* **Given request**: Reproduce all of the material word for word.

+++++

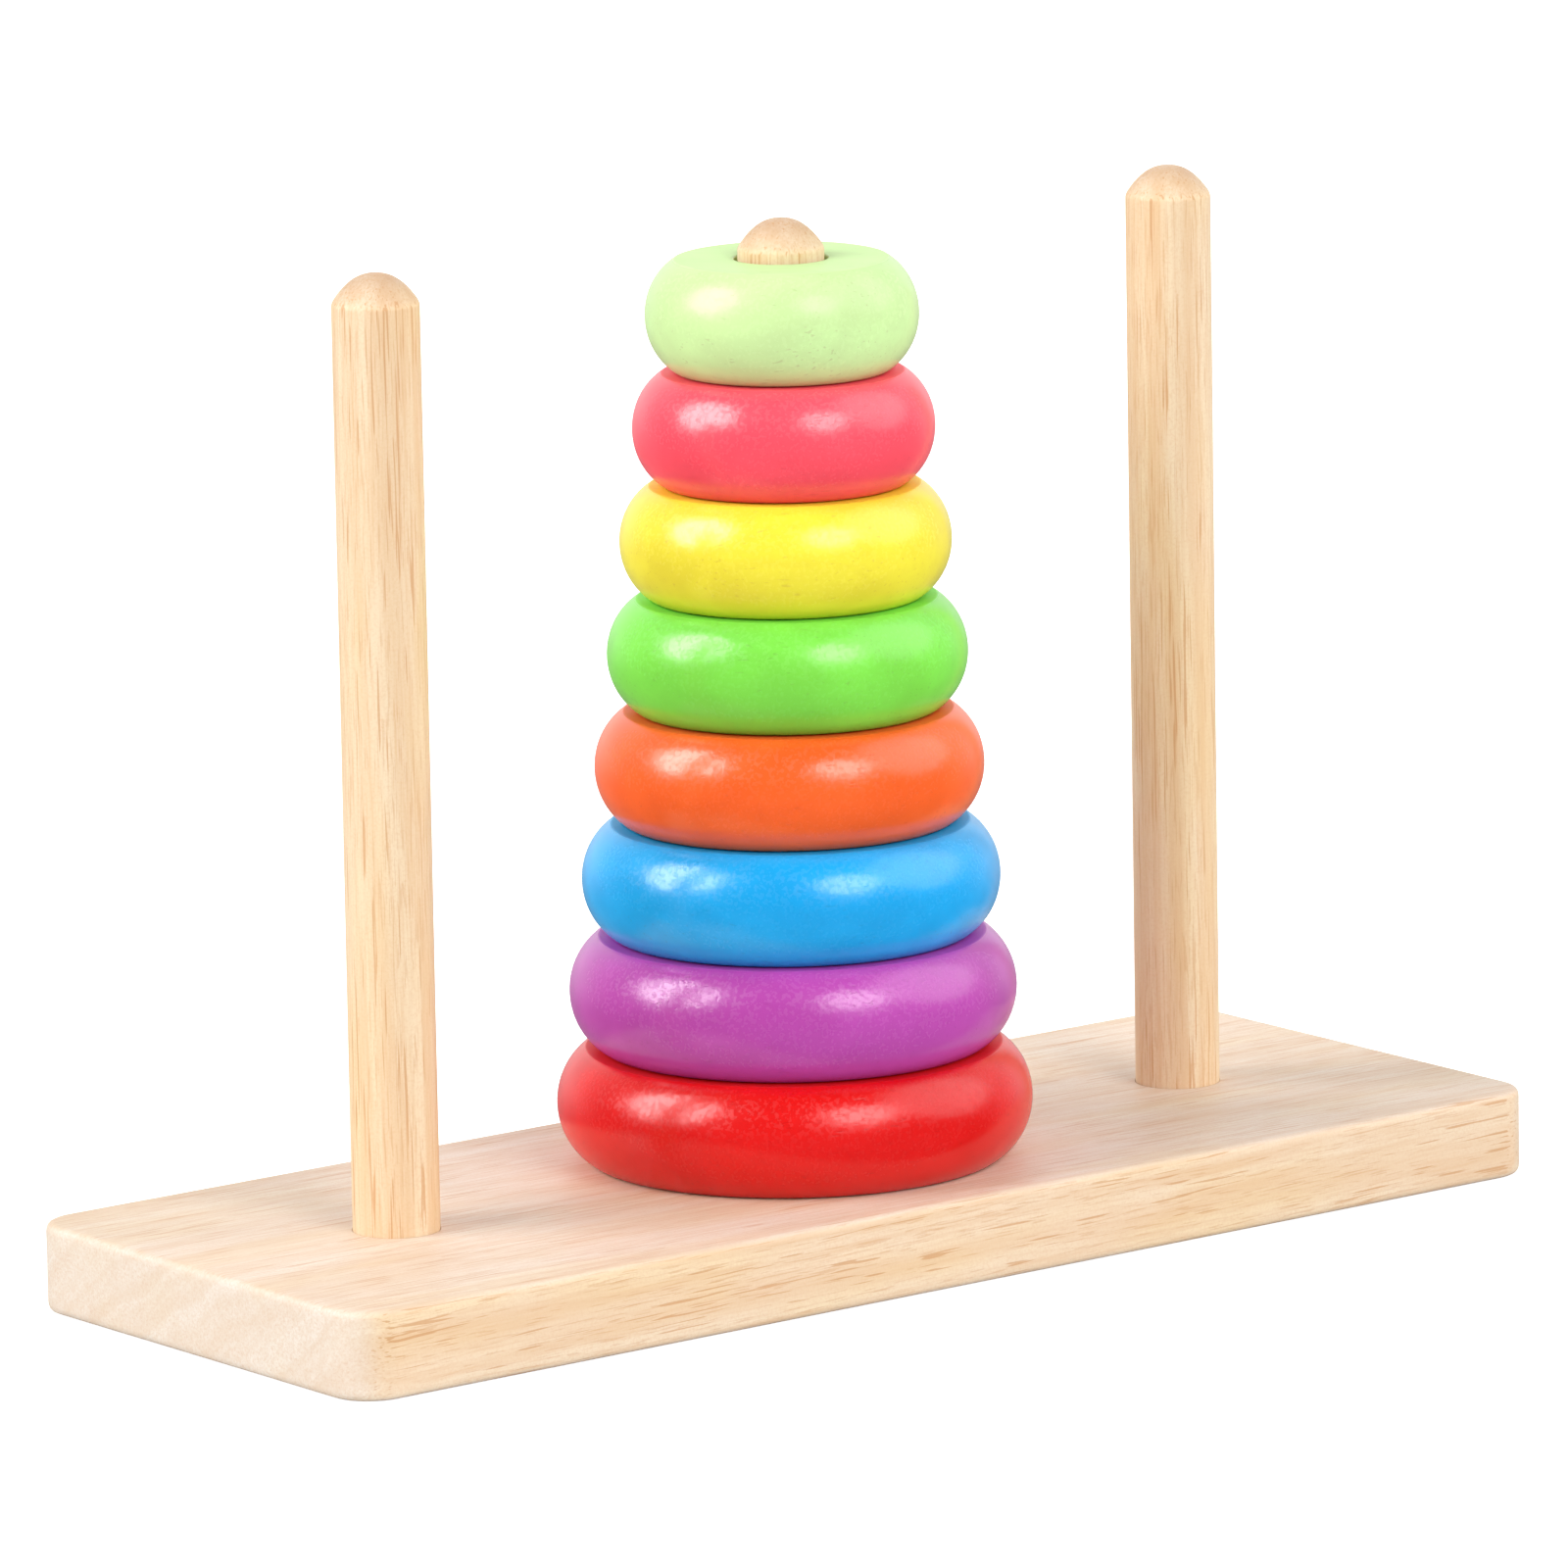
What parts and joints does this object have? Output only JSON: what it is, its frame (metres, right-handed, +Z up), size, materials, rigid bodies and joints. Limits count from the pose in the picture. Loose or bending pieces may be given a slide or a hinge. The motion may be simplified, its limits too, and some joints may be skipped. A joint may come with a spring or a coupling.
{
  "type": "tower of hanoi puzzle",
  "caption": "Wooden board with a row of upright dome-topped pegs and a stack of painted wooden rings in graded sizes, which lift off and move from peg to peg.",
  "frame": {"origin": "centre of the board's underside, which rests on the table", "axes": "+X along the board's length towards the right peg, +Y across the board to the back, +Z up the pegs"},
  "size_m": [0.219, 0.081, 0.152],
  "materials": {
    "board_wood": "pale rubberwood, short brown pores along the length, thin satin clear coat",
    "peg_wood": "pale hardwood dowel, grain along the peg, thin satin clear coat",
    "paint_red": "satin red toy paint on turned wood, grain faintly telegraphing through",
    "paint_purple": "satin purple toy paint on turned wood, grain faintly telegraphing through",
    "paint_blue": "satin blue toy paint on turned wood, grain faintly telegraphing through",
    "paint_orange": "satin orange toy paint on turned wood, grain faintly telegraphing through",
    "paint_green": "satin green toy paint on turned wood, grain faintly telegraphing through",
    "paint_yellow": "satin yellow toy paint on turned wood, grain faintly telegraphing through",
    "paint_pink": "satin coral pink toy paint on turned wood, grain faintly telegraphing through",
    "paint_light_green": "satin light green toy paint on turned wood, grain faintly telegraphing through"
  },
  "bodies": {
    "base": {"base_board": "board_wood", "left_peg": "peg_wood", "centre_peg": "peg_wood", "right_peg": "peg_wood"},
    "ring_red": {"ring_red": "paint_red"},
    "ring_purple": {"ring_purple": "paint_purple"},
    "ring_blue": {"ring_blue": "paint_blue"},
    "ring_orange": {"ring_orange": "paint_orange"},
    "ring_green": {"ring_green": "paint_green"},
    "ring_yellow": {"ring_yellow": "paint_yellow"},
    "ring_pink": {"ring_pink": "paint_pink"},
    "ring_light_green": {"ring_light_green": "paint_light_green"}
  },
  "joints": [
    {"name": "lift_red", "type": "slide", "parent": "base", "child": "ring_red", "axis": [0, 0, 1], "range_m": [0, 0.144]},
    {"name": "lift_purple", "type": "slide", "parent": "ring_red", "child": "ring_purple", "axis": [0, 0, 1], "range_m": [0, 0.127]},
    {"name": "lift_blue", "type": "slide", "parent": "ring_purple", "child": "ring_blue", "axis": [0, 0, 1], "range_m": [0, 0.111]},
    {"name": "lift_orange", "type": "slide", "parent": "ring_blue", "child": "ring_orange", "axis": [0, 0, 1], "range_m": [0, 0.094]},
    {"name": "lift_green", "type": "slide", "parent": "ring_orange", "child": "ring_green", "axis": [0, 0, 1], "range_m": [0, 0.077]},
    {"name": "lift_yellow", "type": "slide", "parent": "ring_green", "child": "ring_yellow", "axis": [0, 0, 1], "range_m": [0, 0.061]},
    {"name": "lift_pink", "type": "slide", "parent": "ring_yellow", "child": "ring_pink", "axis": [0, 0, 1], "range_m": [0, 0.044]},
    {"name": "lift_light_green", "type": "slide", "parent": "ring_pink", "child": "ring_light_green", "axis": [0, 0, 1], "range_m": [0, 0.027]}
  ]
}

+++++

* **Output**:
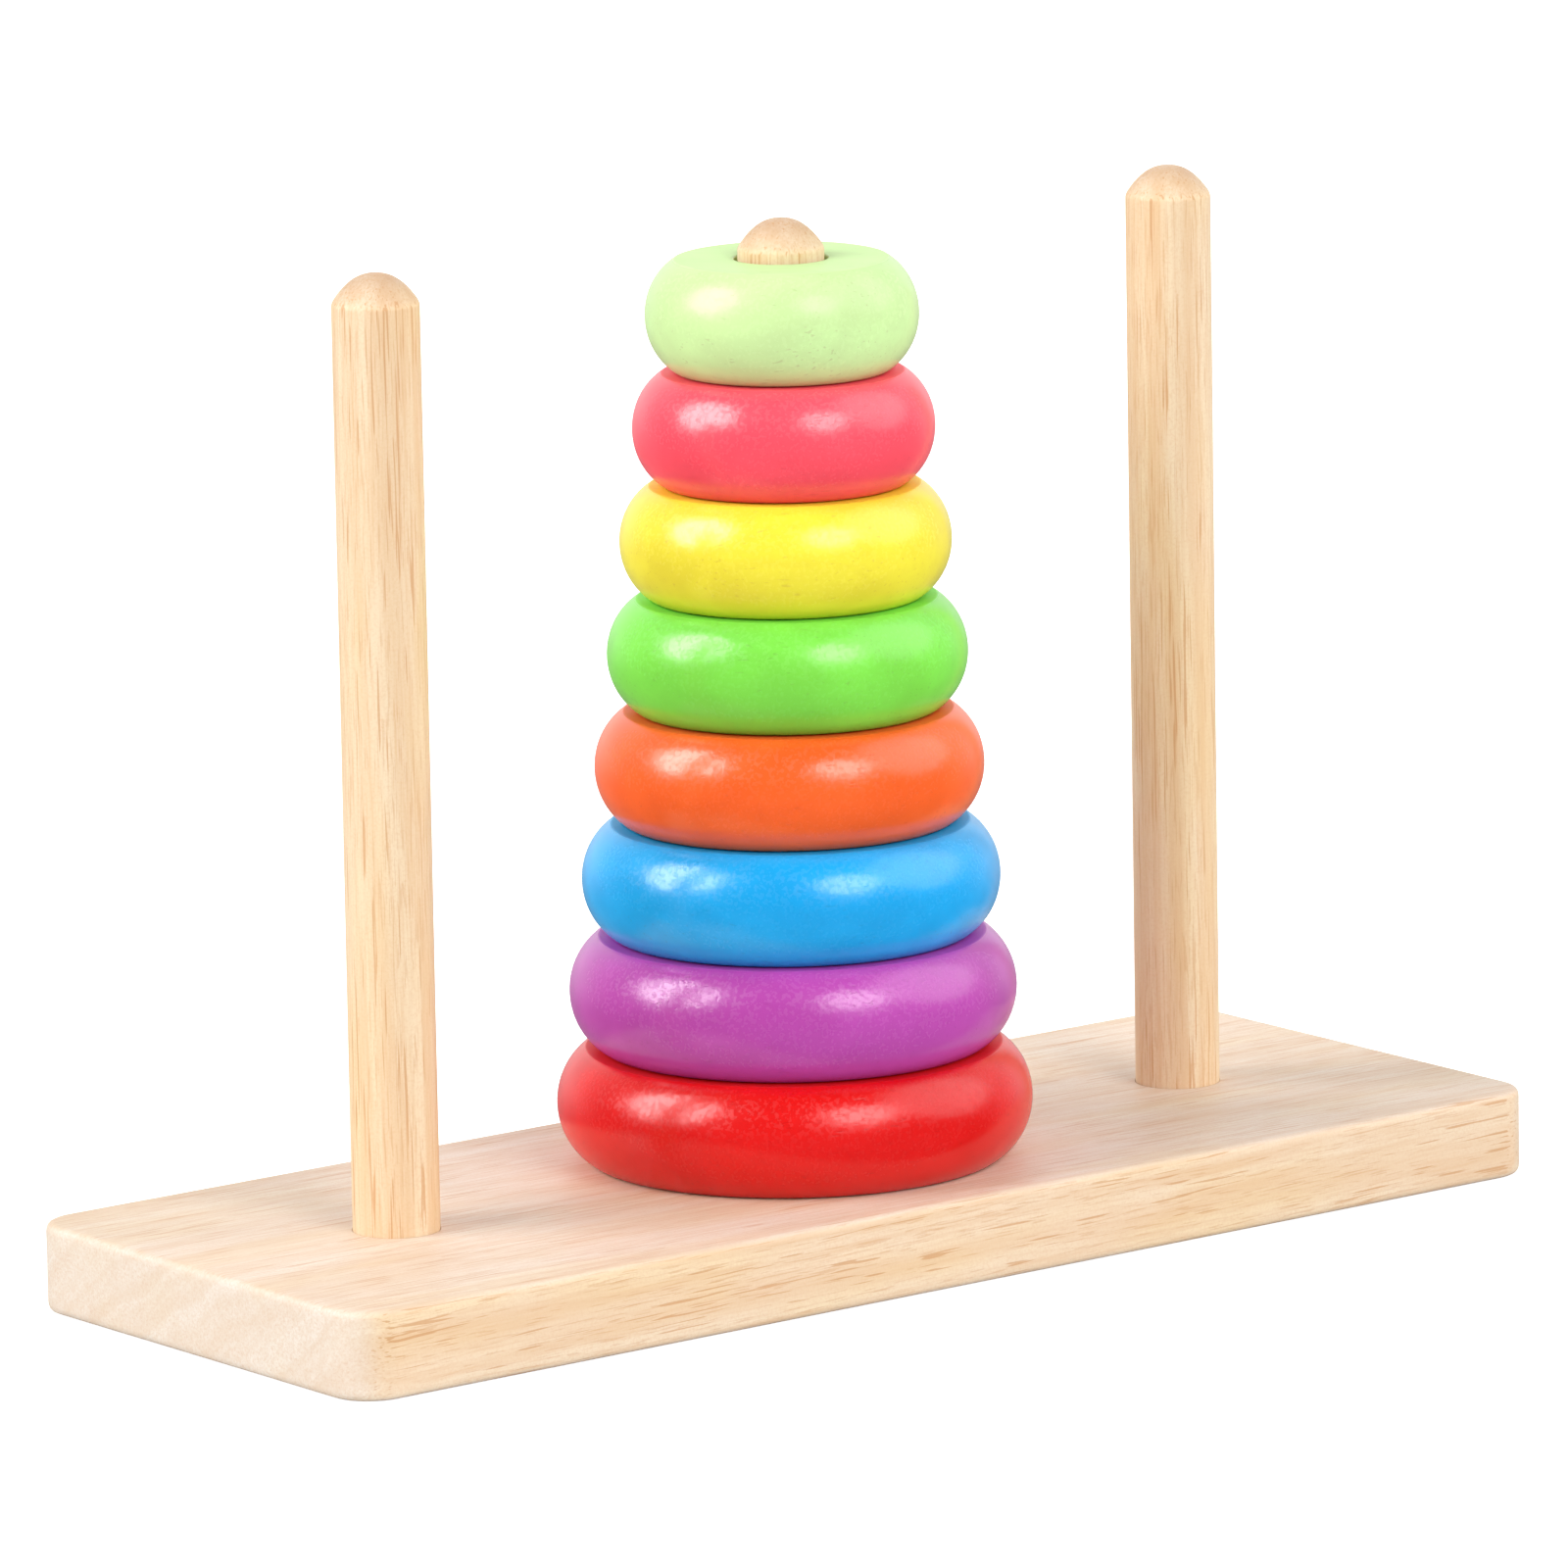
What parts and joints does this object have? Output only JSON: what it is, its frame (metres, right-handed, +Z up), size, materials, rigid bodies and joints. Limits count from the pose in the picture. Loose or bending pieces may be given a slide or a hinge. The motion may be simplified, its limits too, and some joints may be skipped. A joint may come with a spring or a coupling.
{
  "type": "tower of hanoi puzzle",
  "caption": "Wooden board with a row of upright dome-topped pegs and a stack of painted wooden rings in graded sizes, which lift off and move from peg to peg.",
  "frame": {"origin": "centre of the board's underside, which rests on the table", "axes": "+X along the board's length towards the right peg, +Y across the board to the back, +Z up the pegs"},
  "size_m": [0.219, 0.081, 0.152],
  "materials": {
    "board_wood": "pale rubberwood, short brown pores along the length, thin satin clear coat",
    "peg_wood": "pale hardwood dowel, grain along the peg, thin satin clear coat",
    "paint_red": "satin red toy paint on turned wood, grain faintly telegraphing through",
    "paint_purple": "satin purple toy paint on turned wood, grain faintly telegraphing through",
    "paint_blue": "satin blue toy paint on turned wood, grain faintly telegraphing through",
    "paint_orange": "satin orange toy paint on turned wood, grain faintly telegraphing through",
    "paint_green": "satin green toy paint on turned wood, grain faintly telegraphing through",
    "paint_yellow": "satin yellow toy paint on turned wood, grain faintly telegraphing through",
    "paint_pink": "satin coral pink toy paint on turned wood, grain faintly telegraphing through",
    "paint_light_green": "satin light green toy paint on turned wood, grain faintly telegraphing through"
  },
  "bodies": {
    "base": {"base_board": "board_wood", "left_peg": "peg_wood", "centre_peg": "peg_wood", "right_peg": "peg_wood"},
    "ring_red": {"ring_red": "paint_red"},
    "ring_purple": {"ring_purple": "paint_purple"},
    "ring_blue": {"ring_blue": "paint_blue"},
    "ring_orange": {"ring_orange": "paint_orange"},
    "ring_green": {"ring_green": "paint_green"},
    "ring_yellow": {"ring_yellow": "paint_yellow"},
    "ring_pink": {"ring_pink": "paint_pink"},
    "ring_light_green": {"ring_light_green": "paint_light_green"}
  },
  "joints": [
    {"name": "lift_red", "type": "slide", "parent": "base", "child": "ring_red", "axis": [0, 0, 1], "range_m": [0, 0.144]},
    {"name": "lift_purple", "type": "slide", "parent": "ring_red", "child": "ring_purple", "axis": [0, 0, 1], "range_m": [0, 0.127]},
    {"name": "lift_blue", "type": "slide", "parent": "ring_purple", "child": "ring_blue", "axis": [0, 0, 1], "range_m": [0, 0.111]},
    {"name": "lift_orange", "type": "slide", "parent": "ring_blue", "child": "ring_orange", "axis": [0, 0, 1], "range_m": [0, 0.094]},
    {"name": "lift_green", "type": "slide", "parent": "ring_orange", "child": "ring_green", "axis": [0, 0, 1], "range_m": [0, 0.077]},
    {"name": "lift_yellow", "type": "slide", "parent": "ring_green", "child": "ring_yellow", "axis": [0, 0, 1], "range_m": [0, 0.061]},
    {"name": "lift_pink", "type": "slide", "parent": "ring_yellow", "child": "ring_pink", "axis": [0, 0, 1], "range_m": [0, 0.044]},
    {"name": "lift_light_green", "type": "slide", "parent": "ring_pink", "child": "ring_light_green", "axis": [0, 0, 1], "range_m": [0, 0.027]}
  ]
}